Grandparents Day returns to Biola

The Biolan community comes together with their families and peers in a unique way.

Maria Weyne, Freelance Writer

Biola held its 11th annual Grandparents Day on April 5. The advancement events team created events, like sitting aerobics and tours of the school that grandparents could partake in alone or with their grandchildren.

Hugh and Marty Bedford sat on a bench by Heritage Cafe waiting for their grandchildren and recalled their long history with Biola. The couple had just returned from a tour of the Alton and Lydia Lim Center for Science, Technology and Health, the building which they donated funds to. The Bedfords have been connected to Biola for the last 35 years through their children and grandchildren who attended the university. They say that Grandparents Day is good for understanding the spiritual community, and for picturing what their grandchildren’s lives are like.

Grandparents Day presents a unique opportunity for grandparents to strengthen their relationship with their grandchildren. Hermelinda Mcmillon was able to see her grandson, freshman undeclared major Gabriel Ambriz, working as a tour guide and said she was proud of his hard work.
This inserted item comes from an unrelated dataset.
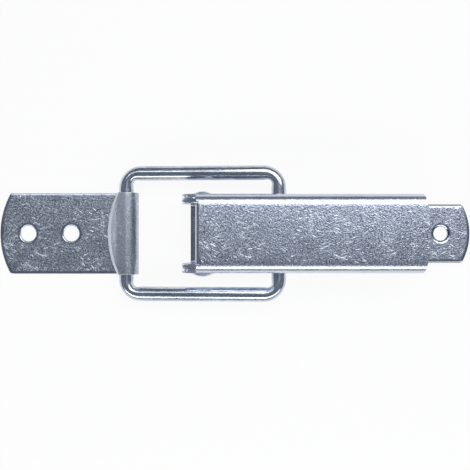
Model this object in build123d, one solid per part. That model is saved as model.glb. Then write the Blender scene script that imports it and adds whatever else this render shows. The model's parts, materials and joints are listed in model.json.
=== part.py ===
from build123d import *
import os
from math import asin, cos, degrees, pi, radians, sqrt

# Over centre toggle latch, closed.  A wire bail hangs in the walls of a channel lever
# and pulls on the rolled hook of a catch plate.  The lever turns on a through rivet in
# the ears of a base plate, and the bail's pull passes below that rivet, so it stays shut.
#
# Frame in mm: +X from the catch plate to the lever's free end, Y across, +Z up from the
# faces that the two plates are screwed to.  The origin is under the middle of the latch.

# Stock
sheet = 1.5                # thickness of the three pressed pieces
wire = 5.0                 # bail wire, diameter
pin = 5.0                  # rivet shank, diameter
sheet_corner = 0.8         # plan corners of the plates
edge_break = 0.4           # along the upper edges of the plates
near = 0.01                # how closely an edge or corner is matched when it is picked

# Fits
hook_fit = 0.25            # between the wire and the inside of the hook
bail_fit = 0.15            # round the wire in the lever's walls
pin_fit = 0.05             # round the rivet in the ears and the lugs
side_fit = 0.2             # between an ear and the lever wall beside it
head_fit = 0.1             # between a rivet head and the lever wall

# Linkage, closed
pivot_height = 8.0         # rivet above the mounting faces
bail_hole_height = 7.5     # bail's axis in the lever above the mounting faces
crank_run = 25.9           # rivet back to the bail's axis in the lever
bail_length = 52.5         # between the two crossbars, on their centrelines
bail_width = 41.5          # between the two arms, on their centrelines
bail_corner = 5.2          # bends of the wire, on its centreline
bail_end_gap = 4.0         # between the wire's two ends, inside the lever
wire_end_chamfer = 0.5

# Catch plate
catch_width = 28.0
catch_reach = 44.5         # rounded end to the wire in the hook
catch_end_radius = 29.0
catch_hole = 5.5
catch_hole_break = 0.3
catch_hole_margin = 9.8    # rounded end to the first hole
catch_hole_spacing = 15.0
lip_flat = 1.0             # lip past the top of the roll, before it lifts
lip_lift_radius = 14.0
lip_lift_angle = 18.0
lip_rim_radius = 34.0

# Base plate
base_width = 20.0
base_front_run = 4.5       # rivet forward to the plate's front edge
base_reach = 93.0          # rivet back to the rounded end
base_end_radius = 20.5
base_hole = 5.0
base_hole_break = 0.6
rear_hole_margin = 10.1    # rounded end to the rear hole
front_hole_run = 14.0      # rivet back to the hole under the lever
ear_radius = 7.0
ear_bend = 0.5             # inside radius
ear_toe_run = 1.5          # rivet forward to the front of the ears' feet
ear_heel_run = 9.0         # rivet back to the end of the ears' feet
ear_break = 0.3            # round the outer edges of the ears

# Lever
lever_top = 17.8           # height of its upper face
lever_bend = 1.5           # inside radius
wall_foot = 1.0            # height of the lower edge of its walls
lever_front_run = 0.95     # rivet forward to the upper face's front edge
wall_front_run = 1.8       # rivet forward to the front of its bends
front_notch_corner = 0.4
lever_length = 76.0        # upper face, front edge to the end
lever_end_radius = 55.0
wall_rear_rake = 4.0       # how far the walls' ends lean forward at the foot
wall_rear_corner = 4.5
lug_root = 1.2             # rounding between a lug and the front of its wall

# Rivet
formed_head = 7.6
formed_head_height = 1.4
peened_head = 6.2
peened_head_height = 1.1
head_land = 0.2            # straight rim under each dome

# Places that follow
wire_height = sheet + hook_fit + wire / 2
bail_slope = degrees(asin((bail_hole_height - wire_height) / bail_length))
bail_run = bail_length * cos(radians(bail_slope))
overall_length = catch_reach + bail_run - crank_run + base_reach
catch_end_x = -overall_length / 2
wire_x = catch_end_x + catch_reach
bail_axis_x = wire_x + bail_run
pivot_x = bail_axis_x - crank_run
base_end_x = pivot_x + base_reach
base_front_x = pivot_x - base_front_run
ear_face = base_width / 2 + sheet
wall_centre = ear_face + side_fit + sheet / 2
wall_face = wall_centre + sheet / 2
lug_radius = pivot_height - wall_foot
lever_front_x = pivot_x - lever_front_run
lever_end_x = lever_front_x + lever_length
pivot = Vector(pivot_x, 0, pivot_height)
bail_axis = Vector(bail_axis_x, 0, bail_hole_height)


def end_sagitta(width, radius):
    """How far an arc of this radius stands out over a strip of this width."""
    return radius - sqrt(radius**2 - (width / 2) ** 2)


def strip_outline(square_x, round_x, width, radius):
    """Plan of a strip, cut square at one end and to an arc at the other."""
    way = 1 if round_x > square_x else -1
    corner_x = round_x - way * end_sagitta(width, radius)
    half = width / 2
    outline = make_face(
        [
            Line((square_x, -half), (corner_x, -half)),
            ThreePointArc((corner_x, -half), (round_x, 0), (corner_x, half)),
            Line((corner_x, half), (square_x, half)),
            Line((square_x, half), (square_x, -half)),
        ]
    )
    corners = outline.vertices().sort_by(Axis.X, reverse=way < 0)[-2:]
    return fillet(corners, sheet_corner)


def across(face, width):
    """Side view face, drawn as (X, Z), carried across the latch about its middle."""
    return extrude(Plane.XZ * face, width / 2, both=True)


def along(face, x_from, x_to):
    """Cross section face, drawn as (Y, Z), carried along the latch."""
    return Pos(x_from, 0, 0) * extrude(Plane.YZ * face, x_to - x_from)


def cross_hole(centre, diameter, width):
    """Cutter for a hole across the latch."""
    return Pos(*centre) * Rot(90, 0, 0) * Cylinder(diameter / 2, width)


def long_rims(part, width):
    """Upper edges along both sides of a flat strip."""
    lines = part.edges().filter_by(GeomType.LINE)
    at_top = [edge for edge in lines if abs(edge.center().Z - sheet) < near]
    return [edge for edge in at_top if abs(abs(edge.center().Y) - width / 2) < near]


def punch(part, x, diameter, hole_break):
    """Punched screw hole through a plate, with its upper edge broken."""
    part -= Pos(x, 0, sheet / 2) * Cylinder(diameter / 2, 2 * sheet)
    circles = part.edges().filter_by(GeomType.CIRCLE)
    upper = circles.sort_by_distance((x + diameter / 2, 0, sheet))[0]
    return chamfer(upper, hole_break)


def rivet_dome(diameter, height):
    """Domed rivet head on a short straight rim, standing on Z = 0."""
    rise = height - head_land
    ball = ((diameter / 2) ** 2 + rise**2) / (2 * rise)
    dome = split(Pos(0, 0, rise - ball) * Sphere(ball), Plane.XY, keep=Keep.TOP)
    rim = Cylinder(diameter / 2, head_land, align=(Align.CENTER, Align.CENTER, Align.MIN))
    return rim + Pos(0, 0, head_land) * dome


def make_catch_plate():
    """Strip rolled up and back over the wire, with its lip lifted to let the wire in."""
    roll = wire / 2 + hook_fit + sheet / 2
    flat = Line((catch_end_x, sheet / 2), (wire_x, sheet / 2))
    hook = CenterArc((wire_x, wire_height), roll, -90, 180)
    lip = Line(hook @ 1, hook @ 1 - (lip_flat, 0))
    lift = JernArc(lip @ 1, (-1, 0), lip_lift_radius, -lip_lift_angle)
    strip = across(trace([flat, hook, lip, lift], sheet), catch_width)
    plan = strip_outline(wire_x + roll + sheet, catch_end_x, catch_width, catch_end_radius)
    strip &= extrude(plan, lever_top)
    lip_end_x = (lift @ 1).X
    lip_plan = strip_outline(wire_x + roll + sheet, lip_end_x, catch_width, lip_rim_radius)
    behind_lip = Pos(catch_end_x, 0) * Rectangle(2 * (wire_x - catch_end_x), 2 * catch_width)
    strip -= Pos(0, 0, wire_height) * extrude(behind_lip - lip_plan, lever_top)
    strip = chamfer(long_rims(strip, catch_width), edge_break)
    first_hole_x = catch_end_x + catch_hole_margin
    strip = punch(strip, first_hole_x, catch_hole, catch_hole_break)
    return punch(strip, first_hole_x + catch_hole_spacing, catch_hole, catch_hole_break)


def make_base_plate():
    """Flat strip with two ears folded up beside its front end to carry the rivet."""
    plate = extrude(strip_outline(base_front_x, base_end_x, base_width, base_end_radius), sheet)
    plate = chamfer(long_rims(plate, base_width), edge_break)
    ear_centre = ear_face - sheet / 2
    ear_top = pivot_height + ear_radius
    fold = FilletPolyline(
        (-ear_centre, ear_top),
        (-ear_centre, sheet / 2),
        (ear_centre, sheet / 2),
        (ear_centre, ear_top),
        radius=ear_bend + sheet / 2,
    )
    heel_x = pivot_x + ear_heel_run
    channel = along(trace(fold, sheet), pivot_x - ear_radius, heel_x)
    head = CenterArc((pivot_x, pivot_height), ear_radius, 0, 360)
    ear = make_hull([head, Line((pivot_x - ear_toe_run, 0), (heel_x, 0))])
    plate += channel & across(ear, 2 * ear_face)
    arcs = plate.edges().filter_by(GeomType.CIRCLE)
    outer = [edge for edge in arcs if abs(abs(edge.center().Y) - ear_face) < near]
    plate = chamfer([edge for edge in outer if edge.length > pi * ear_radius], ear_break)
    plate -= cross_hole(pivot, pin + 2 * pin_fit, 4 * ear_face)
    plate = punch(plate, base_end_x - rear_hole_margin, base_hole, base_hole_break)
    return punch(plate, pivot_x + front_hole_run, base_hole, base_hole_break)


def lever_side():
    """Side view of the lever: round lugs in front, curved and rounded ends behind."""
    front_x = pivot_x - wall_front_run
    bend_height = lever_top - sheet - lever_bend
    rear_x = lever_end_x - end_sagitta(2 * wall_face, lever_end_radius)
    toe = (rear_x - wall_rear_rake, wall_foot)
    rear = TangentArc((rear_x, bend_height), toe, tangent=(0, -1))
    rest = Polyline(
        toe,
        (pivot_x, wall_foot),
        (pivot_x, pivot_height),
        (front_x, pivot_height),
        (front_x, lever_top),
        (lever_end_x, lever_top),
        (lever_end_x, bend_height),
        (rear_x, bend_height),
    )
    wall = make_face([rear, rest])
    wall = fillet(wall.vertices().sort_by_distance((*toe, 0))[0], wall_rear_corner)
    side = wall + Pos(pivot_x, pivot_height) * Circle(lug_radius)
    lug_top = pivot_height + sqrt(lug_radius**2 - wall_front_run**2)
    root = side.vertices().sort_by_distance((front_x, lug_top, 0))[0]
    return fillet(root, lug_root)


def lever_front():
    """Plan of the cut that sets the upper face's front edge behind its bends."""
    half = wall_face - sheet - lever_bend
    shoulder_x = pivot_x - wall_front_run
    front = make_face(
        Polyline(
            (shoulder_x - lug_radius, -2 * half),
            (shoulder_x, -2 * half),
            (shoulder_x, -half),
            (lever_front_x, -half),
            (lever_front_x, half),
            (shoulder_x, half),
            (shoulder_x, 2 * half),
            (shoulder_x - lug_radius, 2 * half),
            close=True,
        )
    )
    steps = [corner for corner in front.vertices() if abs(abs(corner.Y) - half) < near]
    return fillet(steps, front_notch_corner)


def make_lever():
    """Channel with its walls outside the ears, lugs on the rivet and holes for the bail."""
    top_centre = lever_top - sheet / 2
    fold = FilletPolyline(
        (-wall_centre, wall_foot),
        (-wall_centre, top_centre),
        (wall_centre, top_centre),
        (wall_centre, wall_foot),
        radius=lever_bend + sheet / 2,
    )
    lug_front_x = pivot_x - lug_radius
    channel = along(trace(fold, sheet), lug_front_x, lever_end_x)
    lever = channel & across(lever_side(), 2 * wall_face)
    wide = 2 * wall_face + 4 * sheet_corner
    lever &= extrude(strip_outline(lug_front_x, lever_end_x, wide, lever_end_radius), lever_top)
    lever -= Pos(0, 0, pivot_height + lug_radius) * extrude(lever_front(), lever_top)
    lever -= cross_hole(pivot, pin + 2 * pin_fit, 4 * wall_face)
    lever -= cross_hole(bail_axis, wire + 2 * bail_fit, 4 * wall_face)
    return lever


def make_bail():
    """Closed wire loop, its two ends pushed into the lever's walls from both sides."""
    half = bail_width / 2
    loop = FilletPolyline(
        (bail_length, bail_end_gap / 2),
        (bail_length, half),
        (0, half),
        (0, -half),
        (bail_length, -half),
        (bail_length, -bail_end_gap / 2),
        radius=bail_corner,
    )
    lie = Pos(wire_x, 0, wire_height) * Rot(0, -bail_slope, 0)
    path = lie * loop
    section = Plane(path @ 0, z_dir=path % 0) * Circle(wire / 2)
    bail = sweep(section, path)
    ends = bail.edges().filter_by(GeomType.CIRCLE).sort_by(lambda edge: abs(edge.center().Y))[:2]
    return chamfer(ends, wire_end_chamfer)


def make_pivot_rivet():
    """Through rivet: a formed head on one side, its other end peened over."""
    grip = 2 * (wall_face + head_fit)
    shank = Cylinder(pin / 2, grip)
    top = Pos(0, 0, grip / 2) * rivet_dome(formed_head, formed_head_height)
    tail = Rot(180, 0, 0) * Pos(0, 0, grip / 2) * rivet_dome(peened_head, peened_head_height)
    return Pos(*pivot) * Rot(90, 0, 0) * (shank + top + tail)


sub_parts = {
    "catch_plate": make_catch_plate,
    "base_plate": make_base_plate,
    "lever": make_lever,
    "bail": make_bail,
    "pivot_rivet": make_pivot_rivet,
}

os.makedirs("parts", exist_ok=True)
for name, make in sub_parts.items():
    export_step(make(), f"parts/{name}.step")
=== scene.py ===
import json
from functools import reduce
from math import acos, asin, atan2, cos, degrees, hypot, pi, radians, sin, sqrt

import bpy
import numpy as np
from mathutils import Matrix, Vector


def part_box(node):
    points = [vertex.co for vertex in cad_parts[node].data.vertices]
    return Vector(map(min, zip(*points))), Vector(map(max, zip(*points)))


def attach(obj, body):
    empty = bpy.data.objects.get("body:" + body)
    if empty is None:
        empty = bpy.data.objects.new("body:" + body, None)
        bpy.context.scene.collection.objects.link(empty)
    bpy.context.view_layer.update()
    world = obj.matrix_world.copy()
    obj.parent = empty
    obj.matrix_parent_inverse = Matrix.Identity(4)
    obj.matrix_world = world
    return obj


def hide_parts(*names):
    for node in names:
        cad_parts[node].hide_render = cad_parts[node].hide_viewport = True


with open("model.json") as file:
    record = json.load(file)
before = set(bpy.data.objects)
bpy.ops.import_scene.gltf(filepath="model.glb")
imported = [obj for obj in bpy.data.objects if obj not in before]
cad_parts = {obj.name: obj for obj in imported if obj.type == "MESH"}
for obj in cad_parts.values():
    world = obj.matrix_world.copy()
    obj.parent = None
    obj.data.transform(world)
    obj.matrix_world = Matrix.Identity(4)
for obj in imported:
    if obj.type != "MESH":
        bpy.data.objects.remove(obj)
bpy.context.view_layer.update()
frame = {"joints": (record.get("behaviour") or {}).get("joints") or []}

# Over centre toggle latch, bright zinc plated.  Every piece is a surface worked out here, in
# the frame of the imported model, and stands for the solid of the same piece.
#
# Lengths are in metres.  A sheet piece is drawn flat first, as its blank: u runs along the
# latch and v across it.  Then it is folded.

mm = 0.001
hair = 1e-9                                  # two places closer than this are one place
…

Additionally, being present on campus allows grandparents to experience both the classes and the regular student traffic that happens daily. It also allows them to attend intramural games and other activities.

Freshman human biology major Mia Schow brought her grandparents to her intramural soccer game so they could watch her play. Schow’s grandparents, Kathy and John Gilliland, sat under a tree as they reminisced about Schow’s games when she was in elementary school.

“She used to pick up dandelions and bring them to us,” Kathy Gilliland said.

Scenes like Schow’s are common throughout the Biola campus during Grandparents Day. The event also offers a carefree day away from classes for those who participate.

Assistant director of advancement events Deannah Baesel added they hope students can “share” their grandparents with those who have none, allowing for all to be involved.